There's also the issue of maintenance. After strong strikes, components would need constant checks: conductors, connections, insulators, protection modules, sensors, and storage. Lightning can damage materials, create microcracks, overheat contacts, or degrade insulation-raising operating costs and reducing reliability.

Even if you build an experimental lightning power plant, it's unlikely to compete with solar, wind, hydro, or geothermal sources. Those technologies have their own limitations, but fit better into the power system. They can be scaled, forecast, serviced by clear rules, and connected to storage with much calmer operating modes.

Lightning energy is attractive as an idea: powerful, spectacular, almost mythological. But it's too rare, abrupt, and unpredictable for energy production. For now, a lightning power plant remains an engineering fantasy that highlights the gap between "energy exists" and "energy can be profitably used."

Could Storm Energy Be Useful in the Future?

It's too early to write off storm energy completely. Technological history shows that many complex energy sources seemed impractical at first, but found niche uses thanks to new materials, electronics, and control systems. In the case of lightning, though, we're more likely to see advances not in mass power stations, but in technologies that handle extreme impulses better.

The first promising area is ultra-fast storage. If cheap, robust systems are developed that can accept huge impulses without damage, some lightning energy could be captured more efficiently. These might be new supercapacitor generations, hybrid storage, or materials designed for sudden voltage spikes. But even such breakthroughs won't solve the unpredictability of storms.

The second direction is energy and electronics protection. Lightning research is already valuable-not for providing electricity, but for helping us understand extreme discharges. The better engineers study storm impulses, the more reliable power lines, substations, data centers, planes, wind turbines, and buildings become. In this sense, lightning already influences energy-not as a power source, but as a natural stress test.

The third area is storm prediction. Modern meteorological systems, satellites, electric field sensors, and atmospheric models are improving forecasts. In theory, this could help experimental setups prepare for discharges: switching circuits, charging protection, choosing storage modes. But even accurate prediction doesn't make lightning a controllable generator-it just reduces uncertainty.

The fourth direction concerns materials. Working with lightning requires conductors, insulators, and protection elements that withstand impulse loads, rapid heating, and electromagnetic effects. Such developments may benefit aviation, space tech, power electronics, and smart grid infrastructure. Thus, the quest for lightning energy could yield valuable side technologies, even if the idea of "feeding off lightning" never goes mainstream.

A similar situation applies to other extreme natural sources.
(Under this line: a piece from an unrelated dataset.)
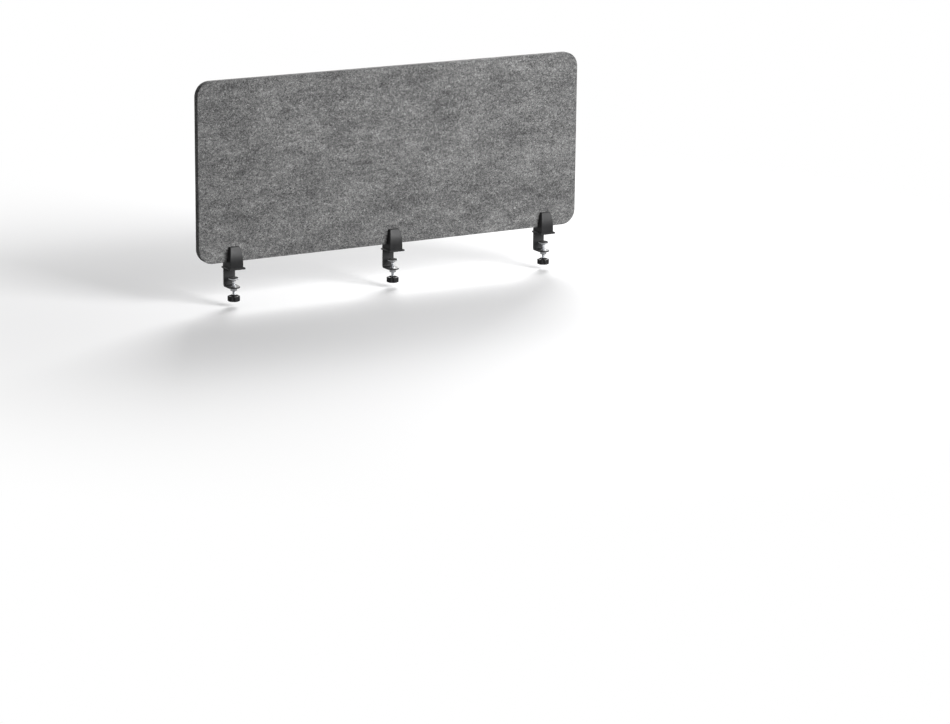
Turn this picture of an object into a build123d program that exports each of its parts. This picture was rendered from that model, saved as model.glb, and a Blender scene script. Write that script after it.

For example, the article "Volcanic Energy: Harnessing Earth's Most Powerful Clean Resource" shows the same principle: nature has vast energy reserves, but turning them into real power plants involves drilling, materials, safety, maintenance, and economics. Lightning is even further from practical use, because it can't be tied to one stable place.

In the future, we may see local experimental sites in regions with frequent storms, studying discharge capture, testing new storage, and trialing protection. Such projects could provide valuable scientific data, but shouldn't be confused with a full-scale energy industry. Most likely, lightning energy will remain a research niche, not a power source for cities.

A realistic scenario: humanity learns to better manage the consequences of lightning, protect infrastructure, and apply discharge knowledge in power electronics. But lightning itself is unlikely to become a convenient "battery in the sky"-there's too much randomness, too little control, and too high a price for equipment that must survive every useful strike.

Conclusion

Lightning energy is intriguing because it looks like ready-made electricity: powerful, natural, and almost free. But in reality, lightning is poorly suited for power generation. It happens randomly, lasts too briefly, carries destructive voltages, and requires equipment built to survive extreme impulses for rare and unpredictable output.

The main reason we don't use thunderstorms for energy isn't a lack of interest or physics knowledge. The problem is a combination of three factors: lightning is hard to direct, even harder to safely convert, and almost impossible to store economically at scale. Even if part of a discharge is captured, the final cost would be much higher than solar, wind, hydro, or geothermal sources.

So, for now, storm energy remains a subject for research, not a replacement for power stations. Studying lightning helps us create better protection for buildings, grids, aircraft, wind turbines, and electronics. In the future, we may see experimental systems able to store small fractions of discharge energy-but a mass lightning power plant remains highly unlikely.

The practical takeaway: lightning isn't a stable power source, but a natural electrical strike. Its value for technology is more about learning to withstand and understand such impulses than trying to turn every storm into a power plant.

FAQ

1. Can lightning energy be used?

   Theoretically, yes: part of a discharge can be directed through a conductive system and stored. But in practice, it's extremely difficult and uneconomical. Lightning is too brief, powerful, and unpredictable, so equipment to capture it would have to be expensive, highly protected, and built for extreme loads.

2. How much energy is in one lightning bolt?

   The exact energy depends on discharge strength, duration, distance, and atmospheric conditions. Popular estimates mention very large values, but what matters is that this energy is released in fractions of a second. For energy production, such an impulse is inconvenient because it must be instantly absorbed, converted, and stored without damaging equipment.

3. Why can't we just set up a huge battery and catch lightning?

   A regular battery cannot accept a lightning strike directly. It needs stable voltage, limited current, and controlled charging. Lightning gives a sharp impulse with massive voltage-more likely to damage batteries and electronics than charge them. You'd need a complex system of protection, conversion, and ultra-fast storage between lightning and the battery.

4. Is a lightning power plant possible?

   As an experimental setup-possible. As a mass source of electricity-almost certainly not. A lightning power plant would depend on storm frequency, random strikes, costly protection, and complicated maintenance. Such a system would spend most of its time idle, and its useful output would be far too unstable for a modern power grid.